┌─ DATASET EXTRACT
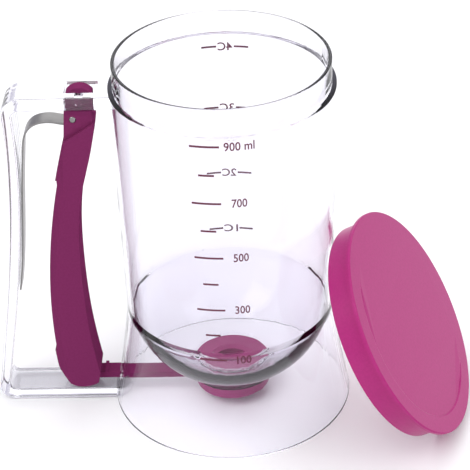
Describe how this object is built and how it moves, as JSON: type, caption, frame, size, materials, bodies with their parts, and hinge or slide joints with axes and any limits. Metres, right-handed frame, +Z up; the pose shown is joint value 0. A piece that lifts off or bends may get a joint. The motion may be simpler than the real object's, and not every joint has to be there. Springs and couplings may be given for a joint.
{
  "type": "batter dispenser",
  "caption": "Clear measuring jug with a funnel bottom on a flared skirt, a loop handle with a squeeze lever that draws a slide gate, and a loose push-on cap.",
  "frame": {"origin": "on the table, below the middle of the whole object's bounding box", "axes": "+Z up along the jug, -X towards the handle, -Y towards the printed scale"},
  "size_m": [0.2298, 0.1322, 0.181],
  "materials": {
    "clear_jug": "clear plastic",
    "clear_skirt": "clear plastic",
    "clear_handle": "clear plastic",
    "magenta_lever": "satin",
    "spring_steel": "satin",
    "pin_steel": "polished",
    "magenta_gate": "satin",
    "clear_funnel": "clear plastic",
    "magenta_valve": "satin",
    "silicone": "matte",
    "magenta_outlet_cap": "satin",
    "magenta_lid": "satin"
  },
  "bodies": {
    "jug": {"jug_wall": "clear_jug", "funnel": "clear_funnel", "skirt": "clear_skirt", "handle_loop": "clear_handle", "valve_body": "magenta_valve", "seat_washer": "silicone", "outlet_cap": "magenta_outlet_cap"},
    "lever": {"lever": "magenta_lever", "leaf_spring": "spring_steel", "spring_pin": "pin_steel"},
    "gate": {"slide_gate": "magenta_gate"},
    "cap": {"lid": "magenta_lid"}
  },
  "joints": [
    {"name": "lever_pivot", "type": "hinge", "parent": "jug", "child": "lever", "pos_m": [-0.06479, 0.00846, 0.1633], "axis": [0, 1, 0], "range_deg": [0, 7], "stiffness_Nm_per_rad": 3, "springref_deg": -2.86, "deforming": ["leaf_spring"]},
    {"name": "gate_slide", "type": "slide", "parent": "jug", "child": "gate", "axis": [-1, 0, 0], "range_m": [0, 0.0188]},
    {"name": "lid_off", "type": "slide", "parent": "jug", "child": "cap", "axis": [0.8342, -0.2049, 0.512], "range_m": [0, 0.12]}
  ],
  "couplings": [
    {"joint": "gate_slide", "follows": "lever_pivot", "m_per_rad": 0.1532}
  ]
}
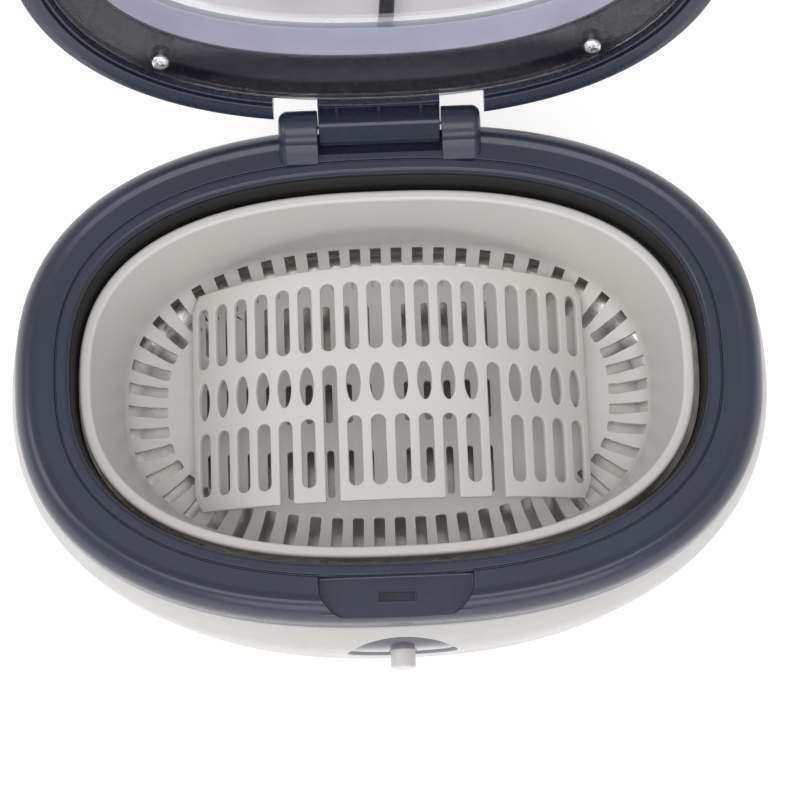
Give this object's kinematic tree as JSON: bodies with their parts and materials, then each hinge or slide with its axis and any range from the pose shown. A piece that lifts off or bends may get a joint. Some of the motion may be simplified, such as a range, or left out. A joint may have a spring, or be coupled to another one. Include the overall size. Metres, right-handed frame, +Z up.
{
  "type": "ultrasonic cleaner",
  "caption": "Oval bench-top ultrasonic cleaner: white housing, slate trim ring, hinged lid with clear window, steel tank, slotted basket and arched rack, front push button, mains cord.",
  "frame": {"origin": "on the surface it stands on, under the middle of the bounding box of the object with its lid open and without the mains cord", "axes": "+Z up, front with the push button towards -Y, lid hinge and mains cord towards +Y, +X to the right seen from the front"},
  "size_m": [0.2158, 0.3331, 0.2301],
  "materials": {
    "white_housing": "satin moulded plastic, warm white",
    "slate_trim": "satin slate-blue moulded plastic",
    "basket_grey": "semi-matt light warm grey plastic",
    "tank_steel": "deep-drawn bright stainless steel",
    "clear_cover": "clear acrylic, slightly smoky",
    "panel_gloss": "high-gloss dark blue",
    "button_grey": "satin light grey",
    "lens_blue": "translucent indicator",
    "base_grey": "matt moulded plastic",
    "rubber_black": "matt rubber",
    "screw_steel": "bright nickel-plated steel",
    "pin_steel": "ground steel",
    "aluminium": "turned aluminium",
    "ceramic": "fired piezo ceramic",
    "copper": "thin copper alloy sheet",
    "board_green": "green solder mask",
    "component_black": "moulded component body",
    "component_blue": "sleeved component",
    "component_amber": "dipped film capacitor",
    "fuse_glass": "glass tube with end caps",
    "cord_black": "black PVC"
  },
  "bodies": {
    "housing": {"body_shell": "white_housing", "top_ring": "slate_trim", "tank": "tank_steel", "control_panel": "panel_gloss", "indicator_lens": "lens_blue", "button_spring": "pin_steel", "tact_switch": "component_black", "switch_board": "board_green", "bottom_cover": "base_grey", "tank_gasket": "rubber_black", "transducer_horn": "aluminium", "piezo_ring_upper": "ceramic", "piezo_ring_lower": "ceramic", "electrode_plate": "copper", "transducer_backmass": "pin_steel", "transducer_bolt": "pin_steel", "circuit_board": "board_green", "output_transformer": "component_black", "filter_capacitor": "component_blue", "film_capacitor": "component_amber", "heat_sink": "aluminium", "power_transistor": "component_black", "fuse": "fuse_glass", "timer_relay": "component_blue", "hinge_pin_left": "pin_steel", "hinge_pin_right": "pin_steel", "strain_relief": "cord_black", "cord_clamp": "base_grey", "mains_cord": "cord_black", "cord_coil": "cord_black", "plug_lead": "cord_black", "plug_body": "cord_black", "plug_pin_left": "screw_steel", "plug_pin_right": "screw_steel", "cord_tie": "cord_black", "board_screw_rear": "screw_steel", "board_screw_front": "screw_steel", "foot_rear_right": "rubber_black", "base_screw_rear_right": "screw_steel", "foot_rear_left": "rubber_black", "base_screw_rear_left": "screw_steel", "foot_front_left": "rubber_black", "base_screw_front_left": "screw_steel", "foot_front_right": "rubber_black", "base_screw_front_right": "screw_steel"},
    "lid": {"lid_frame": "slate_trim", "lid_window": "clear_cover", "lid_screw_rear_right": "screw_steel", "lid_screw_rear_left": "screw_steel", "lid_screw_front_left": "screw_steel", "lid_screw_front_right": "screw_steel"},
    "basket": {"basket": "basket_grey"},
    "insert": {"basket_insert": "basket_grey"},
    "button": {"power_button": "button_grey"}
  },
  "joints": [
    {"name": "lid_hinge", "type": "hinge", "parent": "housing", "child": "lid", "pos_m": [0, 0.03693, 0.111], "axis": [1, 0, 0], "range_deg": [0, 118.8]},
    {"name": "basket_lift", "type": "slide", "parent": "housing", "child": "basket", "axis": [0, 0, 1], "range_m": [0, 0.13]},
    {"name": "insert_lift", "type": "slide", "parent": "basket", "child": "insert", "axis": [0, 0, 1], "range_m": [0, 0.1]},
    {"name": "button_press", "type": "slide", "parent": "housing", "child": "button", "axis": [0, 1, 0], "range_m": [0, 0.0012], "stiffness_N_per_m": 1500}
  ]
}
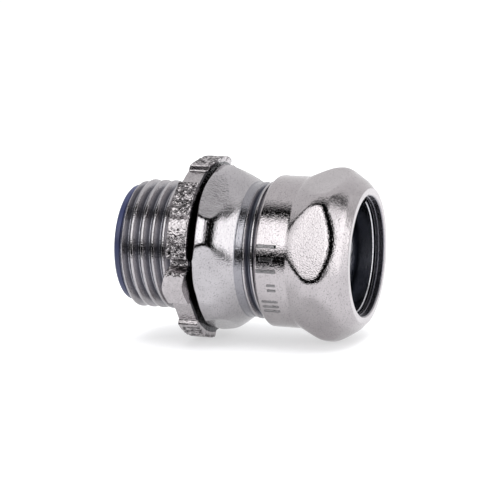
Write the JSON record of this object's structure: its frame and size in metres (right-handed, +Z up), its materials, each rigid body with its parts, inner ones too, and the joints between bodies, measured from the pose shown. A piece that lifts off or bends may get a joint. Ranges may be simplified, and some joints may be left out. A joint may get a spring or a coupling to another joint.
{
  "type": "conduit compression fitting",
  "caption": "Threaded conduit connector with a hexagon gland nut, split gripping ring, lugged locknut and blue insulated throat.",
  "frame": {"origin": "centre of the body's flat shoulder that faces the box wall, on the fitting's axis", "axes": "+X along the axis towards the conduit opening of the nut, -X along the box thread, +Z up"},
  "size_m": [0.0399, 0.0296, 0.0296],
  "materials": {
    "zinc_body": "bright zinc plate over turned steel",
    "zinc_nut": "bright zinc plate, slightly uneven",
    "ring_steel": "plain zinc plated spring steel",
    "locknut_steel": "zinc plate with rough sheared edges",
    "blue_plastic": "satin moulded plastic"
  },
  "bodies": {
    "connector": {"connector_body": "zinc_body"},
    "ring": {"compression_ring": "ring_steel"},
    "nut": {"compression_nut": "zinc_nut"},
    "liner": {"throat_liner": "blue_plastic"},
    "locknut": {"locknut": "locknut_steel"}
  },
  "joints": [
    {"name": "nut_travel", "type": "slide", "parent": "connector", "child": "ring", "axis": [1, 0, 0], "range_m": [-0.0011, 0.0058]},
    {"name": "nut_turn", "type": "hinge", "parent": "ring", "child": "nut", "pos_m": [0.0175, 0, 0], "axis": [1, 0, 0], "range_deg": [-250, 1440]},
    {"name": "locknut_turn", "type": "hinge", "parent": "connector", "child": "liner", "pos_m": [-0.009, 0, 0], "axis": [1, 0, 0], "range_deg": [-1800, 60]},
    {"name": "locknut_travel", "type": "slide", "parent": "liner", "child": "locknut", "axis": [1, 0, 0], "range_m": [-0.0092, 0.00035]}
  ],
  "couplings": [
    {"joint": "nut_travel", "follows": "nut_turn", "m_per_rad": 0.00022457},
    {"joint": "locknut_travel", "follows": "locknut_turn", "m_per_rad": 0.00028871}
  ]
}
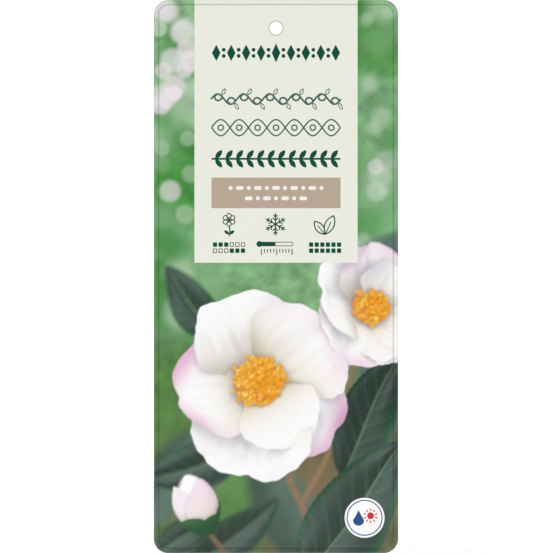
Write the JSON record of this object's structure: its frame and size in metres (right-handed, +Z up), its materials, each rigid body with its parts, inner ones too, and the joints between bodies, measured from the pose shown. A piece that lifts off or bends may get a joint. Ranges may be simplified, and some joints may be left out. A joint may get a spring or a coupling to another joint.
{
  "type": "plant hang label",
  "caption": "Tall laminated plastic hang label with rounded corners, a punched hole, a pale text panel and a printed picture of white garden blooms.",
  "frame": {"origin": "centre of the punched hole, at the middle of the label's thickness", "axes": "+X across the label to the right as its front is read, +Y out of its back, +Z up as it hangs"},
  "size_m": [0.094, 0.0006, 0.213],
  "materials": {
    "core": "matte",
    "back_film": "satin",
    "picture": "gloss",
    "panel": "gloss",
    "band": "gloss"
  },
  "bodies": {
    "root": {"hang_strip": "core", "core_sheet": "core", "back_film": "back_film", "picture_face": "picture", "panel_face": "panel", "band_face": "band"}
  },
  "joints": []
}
└─
## [SHORT PROBLEM]
Find how many lines of the listing include the string "this" and give that number, nothing else.

## [RESULT]
4